Recuerdo con interés que cuando el pupitre se manchaba de gotas de tinta, utilizábamos un trozo de cristal roto para rascar la madera y evitar así una reprimenda. Además, este mismo cristal servía para afinar la punta de los lápices.

De espaldas a la mesa del maestro una enorme pizarra negra y varios trozos de tiza blanca en su base, y cada mañana nos encontrábamos ya escrita lo que llamaban la “consigna” del día; consistía en un par de párrafos aludiendo al honor, la autoridad del padre y del maestro, la dignidad humana, la responsabilidad del padre, las normas y el bien común. Cosas así, pero que nosotros las acatábamos como una asignatura más.

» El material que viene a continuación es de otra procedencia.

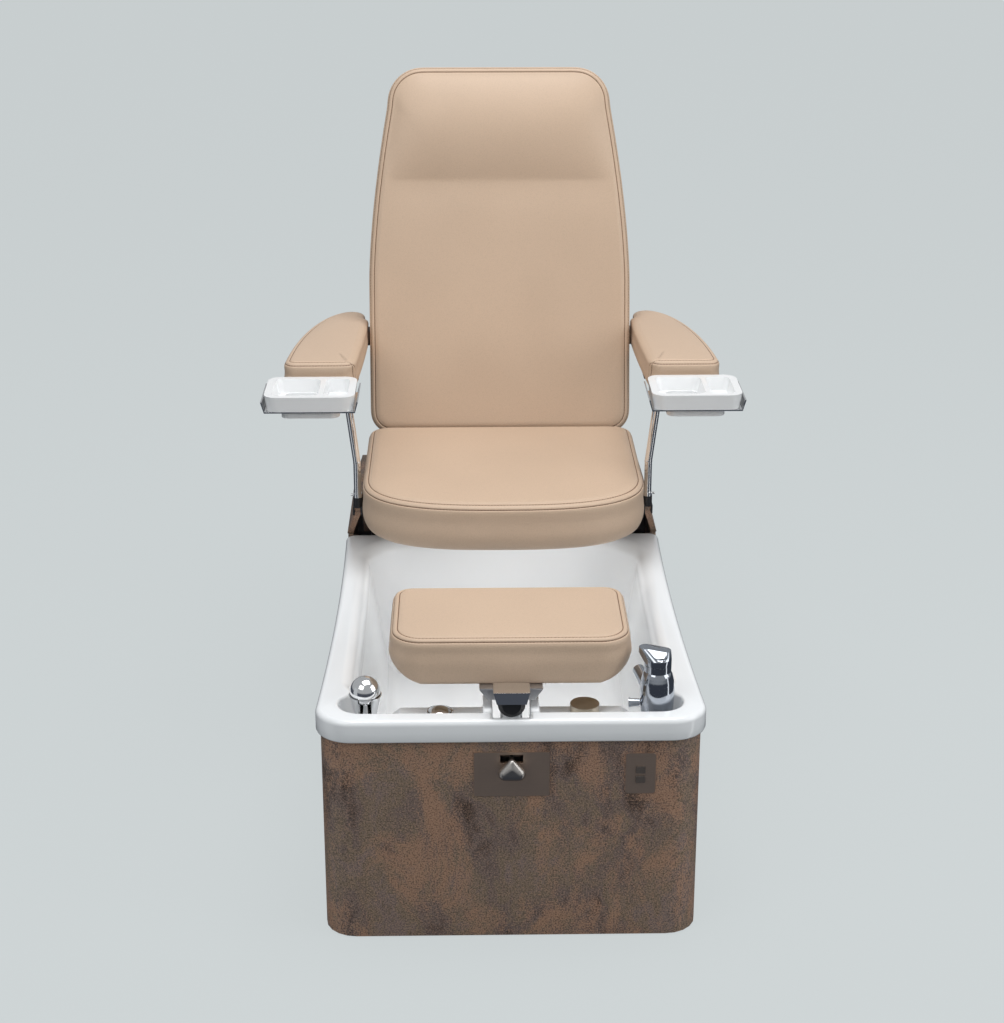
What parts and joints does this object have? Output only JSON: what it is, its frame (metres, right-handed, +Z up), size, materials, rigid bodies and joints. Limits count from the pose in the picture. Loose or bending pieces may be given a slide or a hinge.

Justo por encima de la pizarra había colgado un crucifijo en el centro de la pared, escoltado a ambos lados de una foto de Franco y otra de José Antonio Primo de Rivera.

Llegada la hora del recreo, nos daban unos trozos de queso amarillo muy consistente unas veces, otras, leche en polvo, y así íbamos alimentados toda la mañana. Seguidamente jugábamos a distintos juegos; al trompo, a los cromos, canicas, intercambio de gusanos de seda… y otros que ahora no recuerdo.

Y así, día a día, fui aprendiendo multitud de cosas y guardando un montón de amigos y recuerdos, hasta que las cosas fueron mal en mi familia y hubo que emigrar.

Para la pobreza que se vivía en aquellos años, nos formaron bien, pues no sólo se trataba del aprendizaje didáctico, sino del cívico. Supimos captar el respeto, la educación, las formas y el compañerismo.

Varios años más tarde, me enteré (nos enteramos) quién era Franco, quién José Antonio y que la canción que cantábamos cada mañana, así como lo del brazo alzado, eran signo del franquismo y que era “una cosa mala”.

Me da exactamente igual. Estudié a gusto, tuve mis ilusiones cubiertas, iba con agrado al cole, me gustaba aprender a esa temprana edad. Guardo un grato recuerdo de esa parte de mi niñez y puedo asegurar ahora que tuve buenos cimientos para afrontar la vida  que vino después y comprender mejor los cambios.

Una vida en la que hay que ser tan astuto como para ser capaz de convertir las migajas en raciones.